#### [AIM OF THE EXERCISE]
Quote all of the entries word for word.

[Extracted data entries]
________________

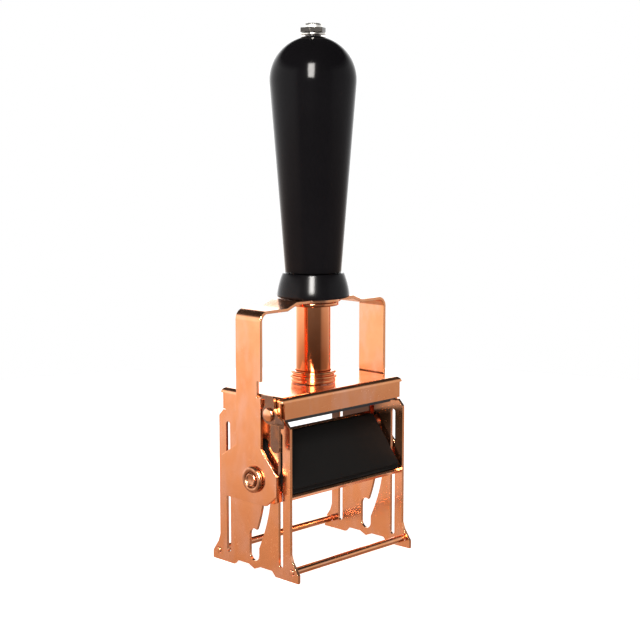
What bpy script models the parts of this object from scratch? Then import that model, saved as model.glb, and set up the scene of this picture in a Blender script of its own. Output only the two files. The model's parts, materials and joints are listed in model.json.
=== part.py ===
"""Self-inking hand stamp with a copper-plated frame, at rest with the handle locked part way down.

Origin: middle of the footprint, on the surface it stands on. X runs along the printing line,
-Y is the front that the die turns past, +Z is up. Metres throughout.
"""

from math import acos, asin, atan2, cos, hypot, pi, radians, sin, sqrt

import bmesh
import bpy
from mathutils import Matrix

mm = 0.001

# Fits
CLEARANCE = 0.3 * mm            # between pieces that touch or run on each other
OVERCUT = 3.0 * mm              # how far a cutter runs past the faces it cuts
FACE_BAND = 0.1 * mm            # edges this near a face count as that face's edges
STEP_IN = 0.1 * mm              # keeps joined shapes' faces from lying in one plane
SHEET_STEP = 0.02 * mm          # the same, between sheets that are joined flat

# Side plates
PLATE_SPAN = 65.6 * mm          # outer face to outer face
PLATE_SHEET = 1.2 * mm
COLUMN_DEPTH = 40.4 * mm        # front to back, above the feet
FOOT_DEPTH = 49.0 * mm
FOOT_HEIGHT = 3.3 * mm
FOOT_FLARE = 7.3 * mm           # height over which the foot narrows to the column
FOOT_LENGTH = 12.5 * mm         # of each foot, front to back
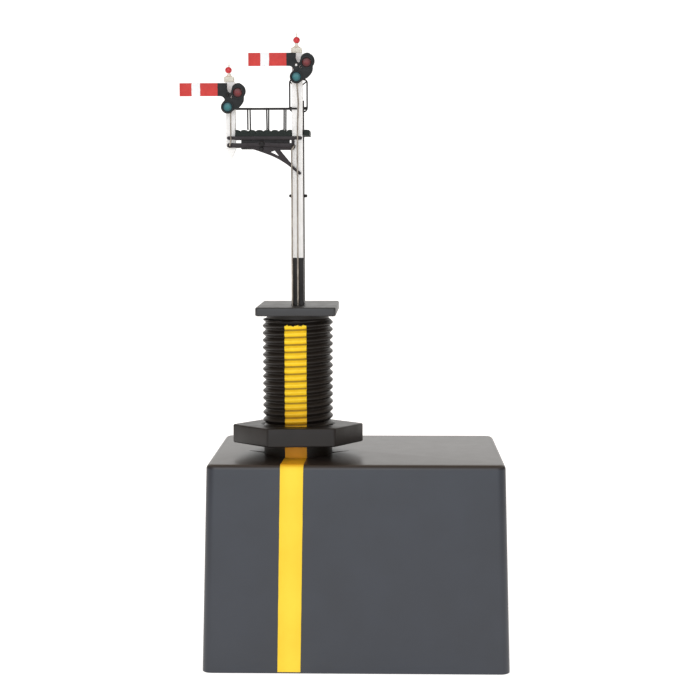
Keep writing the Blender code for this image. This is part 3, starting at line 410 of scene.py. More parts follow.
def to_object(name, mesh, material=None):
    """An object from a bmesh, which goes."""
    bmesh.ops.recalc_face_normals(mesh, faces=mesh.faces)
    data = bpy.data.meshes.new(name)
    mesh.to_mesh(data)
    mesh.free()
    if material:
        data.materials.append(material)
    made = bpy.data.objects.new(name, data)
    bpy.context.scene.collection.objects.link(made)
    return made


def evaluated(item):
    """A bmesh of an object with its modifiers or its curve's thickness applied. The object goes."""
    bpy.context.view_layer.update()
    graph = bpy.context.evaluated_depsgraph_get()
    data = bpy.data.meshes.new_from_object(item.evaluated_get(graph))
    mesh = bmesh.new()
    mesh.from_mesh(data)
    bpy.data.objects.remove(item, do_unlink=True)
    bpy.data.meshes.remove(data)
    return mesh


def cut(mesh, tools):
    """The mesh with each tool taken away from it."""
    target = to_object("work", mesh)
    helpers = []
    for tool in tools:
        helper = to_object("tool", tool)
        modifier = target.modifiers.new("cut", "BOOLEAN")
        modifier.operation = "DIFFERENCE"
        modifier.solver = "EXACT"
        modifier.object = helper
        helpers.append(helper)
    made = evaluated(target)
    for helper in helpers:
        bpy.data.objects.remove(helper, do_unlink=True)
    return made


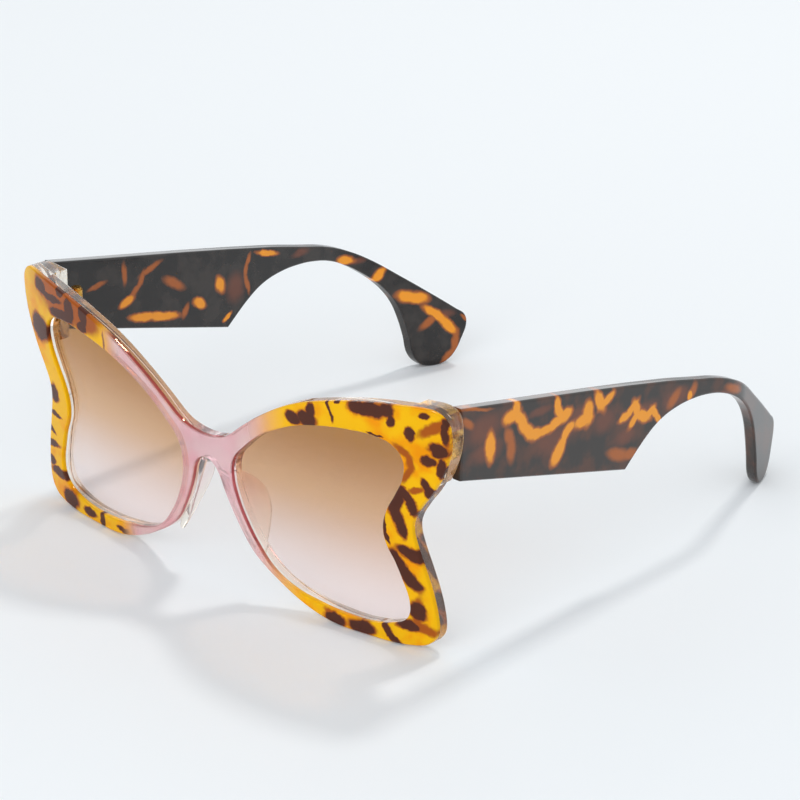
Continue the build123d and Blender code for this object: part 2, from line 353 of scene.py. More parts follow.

________________

#### [RESULT]
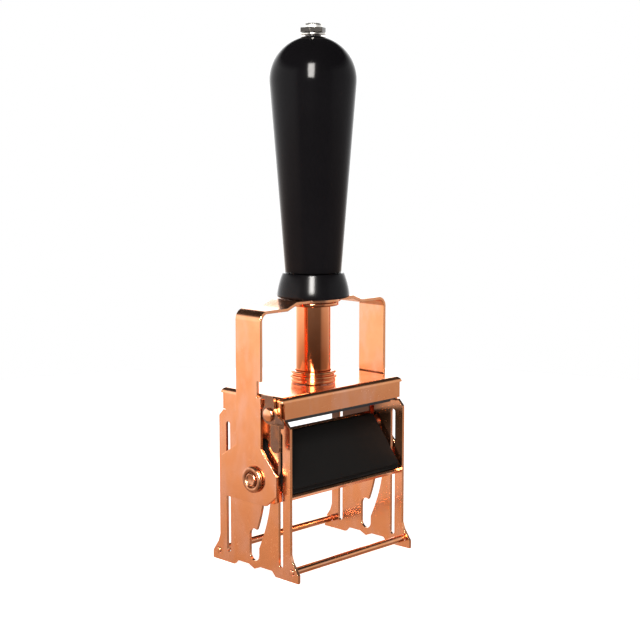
What bpy script models the parts of this object from scratch? Then import that model, saved as model.glb, and set up the scene of this picture in a Blender script of its own. Output only the two files. The model's parts, materials and joints are listed in model.json.
=== part.py ===
"""Self-inking hand stamp with a copper-plated frame, at rest with the handle locked part way down.

Origin: middle of the footprint, on the surface it stands on. X runs along the printing line,
-Y is the front that the die turns past, +Z is up. Metres throughout.
"""

from math import acos, asin, atan2, cos, hypot, pi, radians, sin, sqrt

import bmesh
import bpy
from mathutils import Matrix

mm = 0.001

# Fits
CLEARANCE = 0.3 * mm            # between pieces that touch or run on each other
OVERCUT = 3.0 * mm              # how far a cutter runs past the faces it cuts
FACE_BAND = 0.1 * mm            # edges this near a face count as that face's edges
STEP_IN = 0.1 * mm              # keeps joined shapes' faces from lying in one plane
SHEET_STEP = 0.02 * mm          # the same, between sheets that are joined flat

# Side plates
PLATE_SPAN = 65.6 * mm          # outer face to outer face
PLATE_SHEET = 1.2 * mm
COLUMN_DEPTH = 40.4 * mm        # front to back, above the feet
FOOT_DEPTH = 49.0 * mm
FOOT_HEIGHT = 3.3 * mm
FOOT_FLARE = 7.3 * mm           # height over which the foot narrows to the column
FOOT_LENGTH = 12.5 * mm         # of each foot, front to back
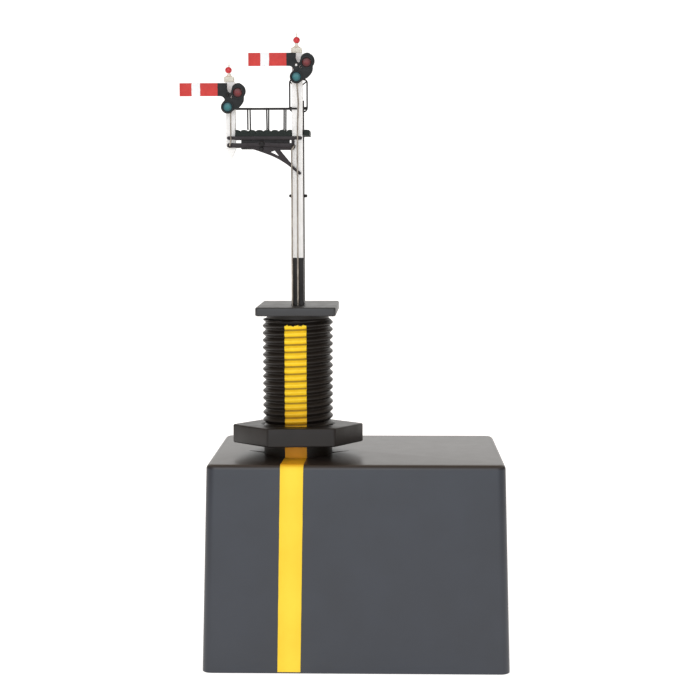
Keep writing the Blender code for this image. This is part 3, starting at line 410 of scene.py. More parts follow.
def to_object(name, mesh, material=None):
    """An object from a bmesh, which goes."""
    bmesh.ops.recalc_face_normals(mesh, faces=mesh.faces)
    data = bpy.data.meshes.new(name)
    mesh.to_mesh(data)
    mesh.free()
    if material:
        data.materials.append(material)
    made = bpy.data.objects.new(name, data)
    bpy.context.scene.collection.objects.link(made)
    return made


def evaluated(item):
    """A bmesh of an object with its modifiers or its curve's thickness applied. The object goes."""
    bpy.context.view_layer.update()
    graph = bpy.context.evaluated_depsgraph_get()
    data = bpy.data.meshes.new_from_object(item.evaluated_get(graph))
    mesh = bmesh.new()
    mesh.from_mesh(data)
    bpy.data.objects.remove(item, do_unlink=True)
    bpy.data.meshes.remove(data)
    return mesh


def cut(mesh, tools):
    """The mesh with each tool taken away from it."""
    target = to_object("work", mesh)
    helpers = []
    for tool in tools:
        helper = to_object("tool", tool)
        modifier = target.modifiers.new("cut", "BOOLEAN")
        modifier.operation = "DIFFERENCE"
        modifier.solver = "EXACT"
        modifier.object = helper
        helpers.append(helper)
    made = evaluated(target)
    for helper in helpers:
        bpy.data.objects.remove(helper, do_unlink=True)
    return made


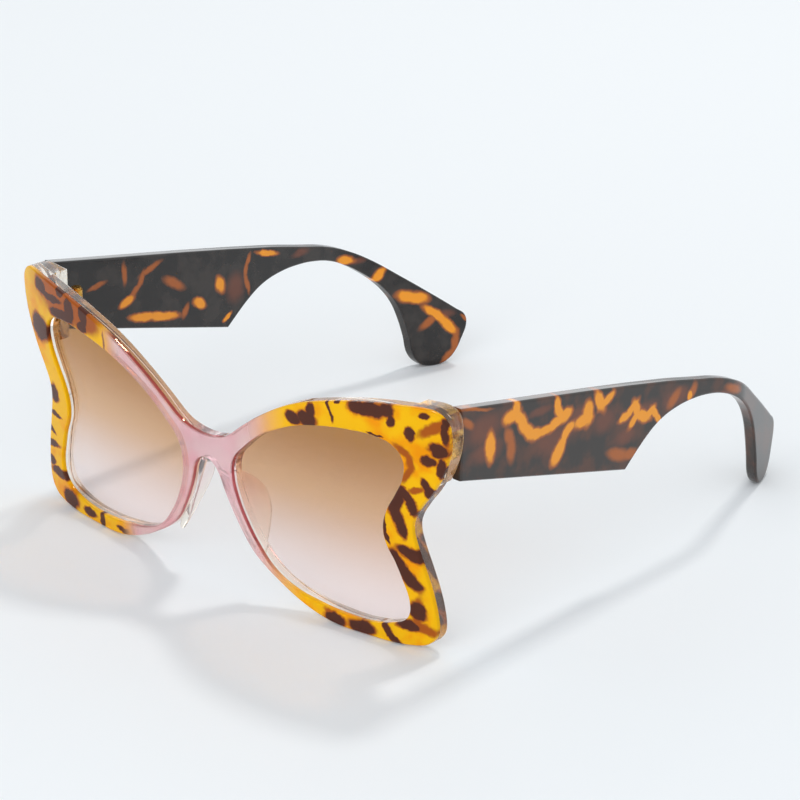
Continue the build123d and Blender code for this object: part 2, from line 353 of scene.py. More parts follow.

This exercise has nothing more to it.